Есть одно небольшое слово, хорошо знакомое прихожанам, хотя и не всегда принимаемое во внимание, слово, которое кажется малым и незначительным, однако столь богатое содержанием; тихое и в то же время столь взволнованное; спокойное и в то же время столь исполненное томления. Это слово: наконец; ведь оно звучит в конце многих проповедей, читаемых в церквях: “и так, наконец, достигнем гавани блаженства”. Старший среди нас, кто близок к итогу своей жизни, мысленно смотрит на пройденный путь, вспоминает былое, и поблекшие образы становятся вновь живыми; он переполнен многообразным содержанием пережитого, он утомлён и говорит: и так, наконец, достигнем гавани блаженства. Юный, кто стоит ещё у начала пути, мысленно смотрит вперёд на долгую дорогу, мысленно проживает то, что должно ещё прийти: мучительные решения, тихие заботы, грустное томление, боязливые сомнения; он утомлён от этих мыслей и говорит: и так, наконец, достигнем гавани блаженства. Да, это великий дар — мочь по праву употреблять это слово, но этому никто не может научиться от другого человека, но каждый в одиночку учится этому от Бога и с Божьей помощью. Поэтому мы желаем вверить Тебе, Отец наш Небесный! наши сердца и наши мысли, чтобы радости жизни или её печали никогда не могли так уловить нашу душу, чтобы она забыла это разрешающее нас слово; но чтобы мы и не произносили его от нетерпения и внутреннего беспокойства; то есть, чтобы это слово как верный друг сопровождало нас во многих жизненных обстоятельствах, сообразовывалось бы с нами, не изменяя себе, было нашим утешением, нашей надеждой, нашей радостью, нашим ликованием, звучало для нас высоко и вдохновенно, тихо и напевно; обращалось к нам, увещевая и предостерегая, ободряя и предупреждая, пока в последний час это слово не унесёт нашу душу прочь из мира, туда, где мы поймём его полный смысл, когда Бог, Который вёл нас в мире, — Тот же Самый Бог, — заберёт от нас этот мир и откроет Свои объятия, чтобы в них принять истосковавшуюся душу. Аминь! —
II. Всякое даяние доброе и всякий дар совершенный нисходит свыше
Молитва
Из Твоей руки, Боже наш! желаем мы всё принять; Ты простираешь её, Твою крепкую руку, уличая мудрых в их глупости; Ты отверзаешь её, Твою нежную руку, и питаешь всё живое, благословляя его. И если порой кажется, будто Твоя рука стала короче, Ты взращиваешь в нас бóльшую веру и доверие, чтобы мы твёрдо держались Тебя; и если порой кажется, будто Ты отнимаешь от нас Твою руку, то мы-то знаем, что Ты лишь до времени затворяешь её; затворяешь, тая в ней тем более щедрые благословения; затворяешь, чтобы снова отверзть и питать всё живое, благословляя его. Аминь.
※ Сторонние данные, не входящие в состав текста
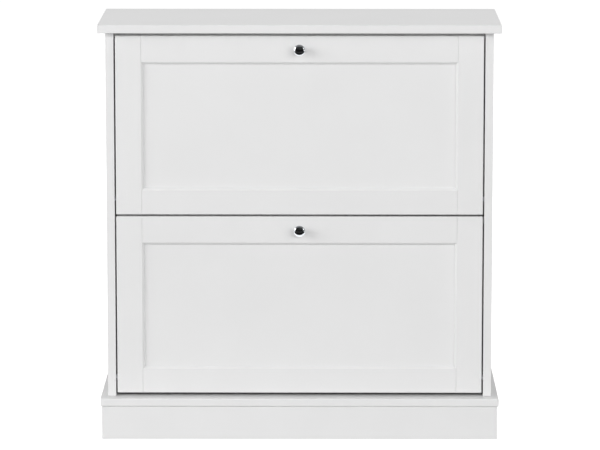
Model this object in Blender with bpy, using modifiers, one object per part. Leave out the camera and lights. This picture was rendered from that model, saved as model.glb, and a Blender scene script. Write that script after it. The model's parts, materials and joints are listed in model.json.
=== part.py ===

Это послание пишет святой апостол Иаков
(1 глава, стихи 17–22):
Всякое даяние доброе и всякий дар совершенный нисходит свыше, от Отца светов, у Которого нет изменения и ни тени перемены. 18. Восхотев, родил Он нас словом истины, чтобы нам быть некоторым начатком Его созданий. 19. Итак, братия мои возлюбленные, всякий человек да будет скор на слышание, медлен на слова, медлен на гнев, 20. ибо гнев человека не творит правды Божией. 21. Посему, отложив всякую нечистоту и остаток злобы, в кротости примите насаждаемое слово, могущее спасти ваши души.
Всякое даяние доброе и всякий дар совершенный нисходит свыше, от Отца светов, у Которого нет изменения и ни тени перемены. Эти слова столь дивны, столь притягательны, столь трогательны, что, конечно, не их вина, если уши слушающего были к ним глухи и если сердце его не откликалось на них. Это слова Господня Апостола, и хотя мы не глубже него понимаем их смысл, мы всё же верим и знаем, что эта речь не пуста и беспочвенна, что это не пустомыслие в изящном облачении, но что эти слова тверды и надёжны, испытаны и верны, ведь они отвечают жизни Апостола, написавшего их. И сказаны они не между прочим, но с особым вниманием; и не минувшему они принадлежат, но их сопровождает увещевание, обращённое к нам: Не обманывайтесь, братия мои возлюбленные (стих 16); и мы дерзаем верить, что они не только сильны возвысить душу, но имеют крепость и нести её — слова, которые несли Апостола по морю жизни через все шторма и бури. Они сказаны не без связи с другими словами; Апостол хочет предотвратить ужасное заблуждение, будто Бог искушает человека, хочет предотвратить прельщение сердца, желающего искушать Бога, и говорит: Не обманывайтесь, братия мои возлюбленные; и мы дерзаем быть твёрдо убеждёнными в том, что это увещевание сильнó разоблачить прельщение, что оно сильнó остановить заблуждающуюся мысль.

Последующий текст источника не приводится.